Naujawanan Baidar
N.R. Safi has never visited Afghanistan, but that country is part of his heritage—his father is of Afghan descent—and for a long time, its music has played in his head. A few years after founding Tucson, Arizona, psych band Myrrors (in which he’s known as Nik Rayne), Safi inherited a trove of his paternal grandfather’s tapes, filled with decades-old songs from Kabul, Afghanistan’s capital. This spurred him to ramp up the solo project he calls Naujawanan Baidar, using his cassettes as both source material and inspiration to create new sounds.

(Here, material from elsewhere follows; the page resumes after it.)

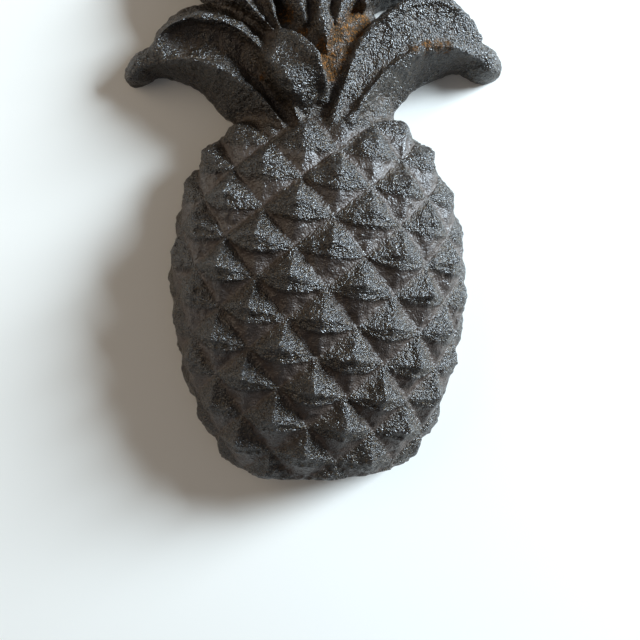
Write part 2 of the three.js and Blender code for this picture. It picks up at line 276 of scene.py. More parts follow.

The first two Naujawanan Baidar tapes, now compiled together as a double LP, mix traditional Afghan melodies, entrancing loops, outward-bound psychedelic jaunts, and enigmatic noise. Playing non-Western instruments such as the Afghan rubab, Indian tabla, and Persian sorna, Safi recorded directly to cassette, dubbing sounds back and forth through effects that he says “added [a] layer of barely-controlled chaos.” Recording in the American Southwest, he later edited the material in Eindhoven, Netherlands, where he currently lives. The results do indeed evoke a dusty tape unearthed in a market stall in some far-off land, but they also bear an otherworldly aura beyond any specific time or place.
Safi achieves that aura by emphasizing melody and texture in equal measure. Nearly all 15 tracks on Naujawanan Baidar involve simple hooks and rhythms from which Safi rarely wavers. But those elements aren’t just left to toil away on their own. Dense webs of crunchy distortion, brazen in-the-red mixing, and tape decay all wrap each tune in an alluring cloud of smoke. This hypnotic effect is mirrored in Safi’s repetitive song structures, which are so insistent it feels like they’re cutting new grooves into your brain as they play.
Within these loops, Safi generates lots of sonic variety. On “Khyber Sound,” a low rumble and a handclap beat ride under Safi’s fiery yelps. “Mojaherin” follows with a swaying rhythm somewhere between a march and a dance, sounding dubbed from a late-night broadcast of an old epic movie. In places, Safi’s repetitions turn abstract: The hammering “Symmetry of Knives” is seven minutes of metronomic crash and burn, while during the nuclear meltdown of closer “Panj Ruz Pesh,” it’s hard to discern Rafi’s source sounds among all the wreckage. Such hermetic sonics can induce claustrophobia, but they’re also exhilarating, a synthesis of old and new that forms its own kaleidoscopic ecosystem.
At times, Naujawanan Baidar feels like a random spin of an Afghan FM dial (it even opens with a static-filled “Radio Introduction”), not unlike some of the early compilations on Sublime Frequencies, taped straight from the receiver. Yet Safi’s work is bigger than a documentary field recording. He certainly respects the artists he’s building on—he cites Ahmad Zahir, Salma Jahani, and Beltoon and Hamidullah, among others—but his reimagining of this vital slice of Afghanistan’s musical legacy is as much about moving forward as looking back. The name Naujawanan Baidar means “enlightened youth” in Farsi; as he put it recently, “there is a big opportunity today for the children of the diaspora to look to their roots and bring some fresh new ideas to the table.” On Naujawanan Baidar, Safi advances that cause with intoxicating zeal.